The week has finally ended. The week was horrible and good in someways. there was good and bad. the bad was really bad and the good was okay. hear are my hi-lights

Monday-trying to recover from the fight my mum and i had- stuffed myself after training
Tuesday- met shermaine and emma after school and studied chem- nearly got 9 demerit points but clifton saved me but my parents found out though.
Wednesday-Poor shermy waited for me to end my never ending training so i left before it finished, felt real bad that she went to get water and stuff for me after she had to wait for quite a while then taught sherm chem she gave me a small cute mgs water bottle. Went home and got scolded by my mum again- she said i'm going dubai with my dad.
Thurs- Extremely upset- went to talk to clifton. Sherms friend gave me a weird look still cant forget.
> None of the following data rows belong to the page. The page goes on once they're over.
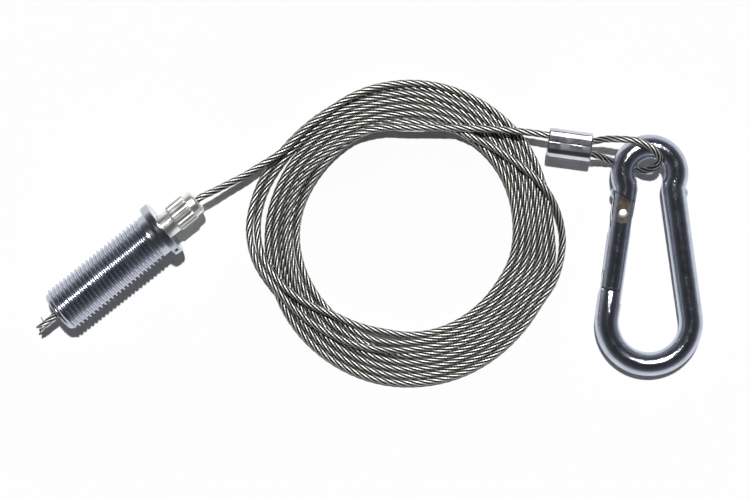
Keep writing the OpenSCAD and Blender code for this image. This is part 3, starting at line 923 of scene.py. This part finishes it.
def make_gate():
    """A round bar with two flat ears for the rivet, and slots for the tongue and the latch."""
    rows = np.concatenate([[-GATE_LEN, -GATE_LEN + 0.15], np.linspace(-GATE_LEN + 0.5, 6.0, 50)])
    body = sweep("gate_bar", [(0, y, 0) for y in rows],
                 [GATE_R - 0.14] + [GATE_R] * (len(rows) - 1), 64, gate_frame, 30)
    lip = sweep("lip", [(0, y, 0) for y in np.linspace(-GATE_LEN - 2.8, -GATE_LEN + 0.5, 8)],
                GATE_R - 0.005, 64, gate_frame, 35)
    carve(lip, [cutter(box_outline(-6, 1.45, -GATE_LEN - 6, -GATE_LEN + 3), gate_frame)])
    corner = [(1.1, 8.0)] + arc((0, 0), 3.2, 69.9, 0, 6) + [(8, 0), (8, 8)]
    ears = box_outline(-4, 4, -1.9, 12)
    tongue_slot = box_outline(-4, 4, -3.3, 12)
    latch_slot = box_outline(-4, 1.15, -GATE_LEN - 1, -12.4)
    cuts = [cutter(box_outline(-10, 20, -0.14, 10), shoulder_frame()),
            cutter(corner[::-1], gate_frame),
            cutter(ears, gate_frame, low=EAR_HALF),
            cutter(ears, gate_frame, high=-EAR_HALF),
            cutter(tongue_slot, gate_frame, -SLOT_HALF, SLOT_HALF),
            cutter(latch_slot, gate_frame, -SLOT_HALF, SLOT_HALF),
            sweep("cut", [(0, y, 0) for y in (-10.3, -6.0, -2.0, 0.0)], 1.35, 40, gate_frame)]
    carve(body, cuts)
    return carve(body, [lip], "UNION")


def make_rivet():
    """A peened rivet: domed heads with a slightly uneven edge."""
    head = [(1.98, 0.98), (2.06, 1.0), (2.14, 0.94), (2.21, 0.8), (2.26, 0.55), (2.28, 0.25),
            (2.28, 0.02)]
    profile = [(-x, r) for x, r in head[::-1]] + [(-1.98, 0.95), (1.98, 0.95)] + head

    def uneven(x, a):
        on_head = abs(x) > 1.97
        return 0.03 * math.sin(2 * a + 0.5) + 0.02 * math.sin(5 * a) if on_head else 0.0

    return lathe("rivet_pin", profile, gate_frame @ turn(-90, "Y"), 48, uneven, sharp=50)


def paint_ears(piece):
    """The flat faces about the rivet get the second, near-black material."""
    to_gate = np.linalg.inv(np.array(gate_frame))
    for polygon in piece.data.polygons:
        c = to_gate @ np.array([*(np.array(polygon.center) / MM), 1.0])
        n = to_gate[:3, :3] @ np.array(polygon.normal)
        flat = abs(abs(n[2]) - 1) < 1e-3 and abs(abs(c[2]) - EAR_HALF) < 0.02
        if flat and -2.2 < c[1] < 5.2 and abs(c[0]) < 3:
            polygon.material_index = 1


hook = make_hook()
gate = make_gate()
rivet = make_rivet()
paint(hook, hook_plate)
paint(gate, hook_plate, ear_metal)
paint_ears(gate)
paint(rivet, bright_steel)
for piece, body, node, slot in ((hook, "hook", "hook_body", "hook_plate"),
                                (gate, "gate", "gate", "hook_plate"),
                                (rivet, "hook", "gate_rivet", "rivet_steel")):
    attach(piece, body)
    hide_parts(node)

gate_coil = make_spring("gate_spring_wire", gate_frame, 0.95, -10.3, -5.2, 7, 0.35, "Y")
paint(gate_coil, spring_metal)
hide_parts("gate_spring")
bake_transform(gate_coil)

for node, material in (("ball_cage", brass), ("clamping_ball_upper", ball_metal),
                       ("clamping_ball_left", ball_metal), ("clamping_ball_right", ball_metal),
                       ("gate_pusher", ball_metal)):
    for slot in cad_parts[node].material_slots:
        slot.material = material


# ---------------------------------------------------------------- floor and light

FLOOR_HALF = 2500
# Brightness of the world against the height of the direction: 0 level, 1 straight up
SKY = [(0.0, 0.55), (0.1, 0.5), (0.3, 0.2), (0.55, 0.09), (1.0, 0.036)]
SUN_STRENGTH = 3.33
SUN_FROM = (0, 0.34, 1)
SUN_WIDTH = 2.5


def add_stage():
    """A pale matt floor."""
    material, _, shader, _ = nodes_of("floor")
    shader.inputs["Base Color"].default_value = (0.9, 0.9, 0.9, 1)
    shader.inputs["Roughness"].default_value = 0.9
    shader.inputs["Specular IOR Level"].default_value = 0.1
    corners = box_outline(-FLOOR_HALF, FLOOR_HALF, -FLOOR_HALF, FLOOR_HALF)
    floor = add_mesh("floor", [(x, y, 0) for x, y in corners], [(0, 1, 2, 3)])
    paint(floor, material)


def add_sun():
    """One hard light from high up on the +Y side, which draws the short shadows."""
    data = bpy.data.lights.new("key", "SUN")
    data.energy = SUN_STRENGTH
    data.angle = math.radians(SUN_WIDTH)
    sun = bpy.data.objects.new("key", data)
    sun.location = SUN_FROM
    sun.rotation_euler = (-Vector(SUN_FROM)).to_track_quat("-Z", "Y").to_euler()
    bpy.context.scene.collection.objects.link(sun)


def add_world():
    """A world that is bright near the horizon and dark overhead, as the metal shows it."""
    world = bpy.data.worlds.new("world")
    bpy.context.scene.world = world
    world.use_nodes = True
    tree = world.node_tree
    split = tree.nodes.new("ShaderNodeSeparateXYZ")
    grade = tree.nodes.new("ShaderNodeValToRGB")
    elements = grade.color_ramp.elements
    for place, _ in SKY[1:-1]:
        elements.new(place)
    # A new element can move the others, so they are set once all are there.
    for element, (place, level) in zip(elements, SKY):
        element.position = place
        element.color = (0.92 * level, 0.94 * level, level, 1)
    tree.links.new(tree.nodes.new("ShaderNodeTexCoord").outputs["Generated"],
                   split.inputs["Vector"])
    tree.links.new(split.outputs["Z"], grade.inputs["Fac"])
    tree.links.new(grade.outputs["Color"], tree.nodes["Background"].inputs["Color"])
    bpy.context.scene.view_settings.view_transform = "Standard"


add_stage()
add_world()
add_sun()
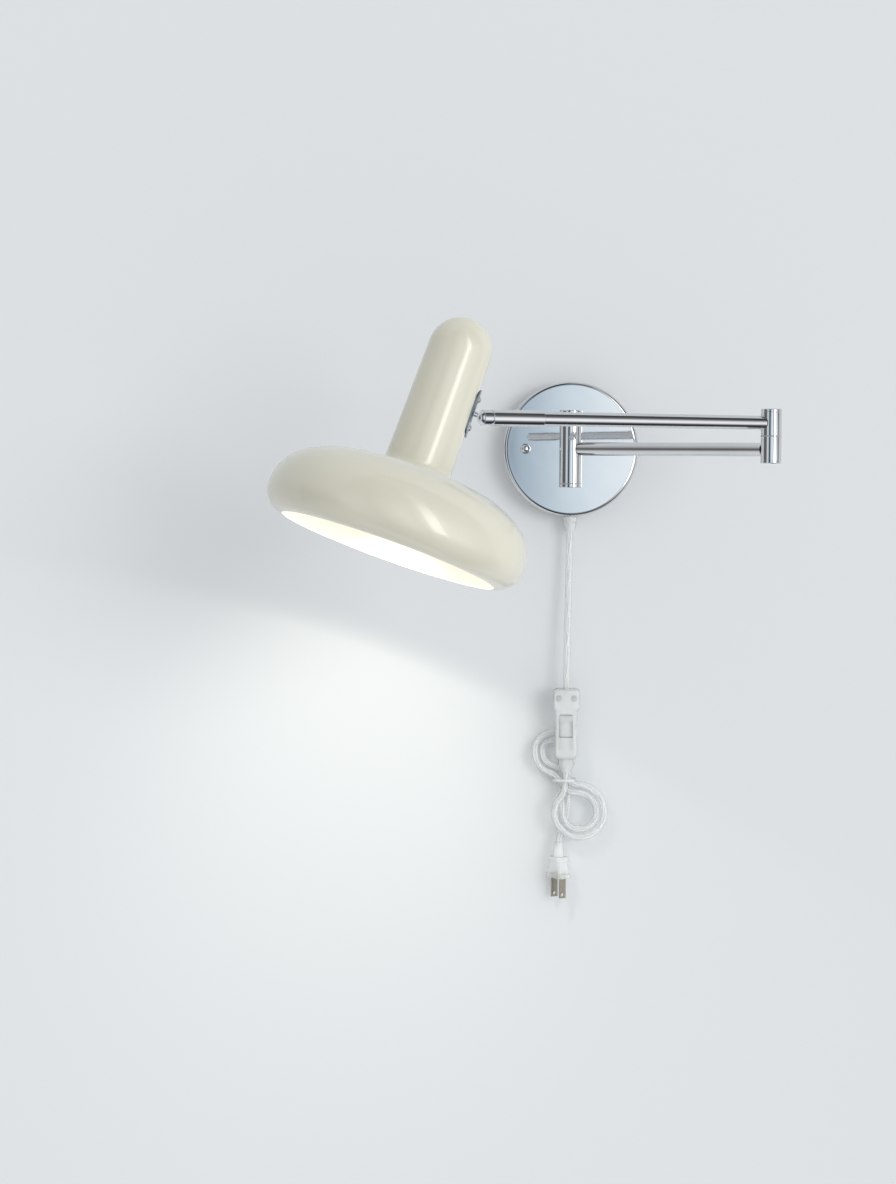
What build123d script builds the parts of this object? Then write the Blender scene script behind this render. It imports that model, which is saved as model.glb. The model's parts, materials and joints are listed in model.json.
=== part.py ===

fri- went to museum. saw this really cool picture. it was 3 photos of 3 generations of the same family's children at that era sitting at the same spot in the house in the 1930s, 1970s and 2004. it was so amazing that all the kids look so incredibly like their parents when they were the same age. got kicked out of ndp too.
Today- met lex at vjc - wore the acjc collegiate shirt and got a few weird stares. came home and had a another fight with my mum but she gave me a second chance i got till promos to prove myself.

i've been given several chances over the course of my life, most of which i've thrown away. i'm always making it through by the skin of my teeth but i think this is probably the last chance i'd probably ever receive. I just pray to god that my mum remains true to her word and if she is true i thank god for this one more chance and this time i promise although my promises may mean nothing by now that i'll go for it. I'll give it my all cause i want my dreams to come true and it sure as hell doesnt involve going to some dumbass pricky private school in dubai. for all the ppl who have been there for me the past week, giving me encouragement and pushing me on. i thank you guys so much. For now all i can do is trudge on. My pefect wonder.. sigh.. my perfect wonder i never needed you or wanted you so bad.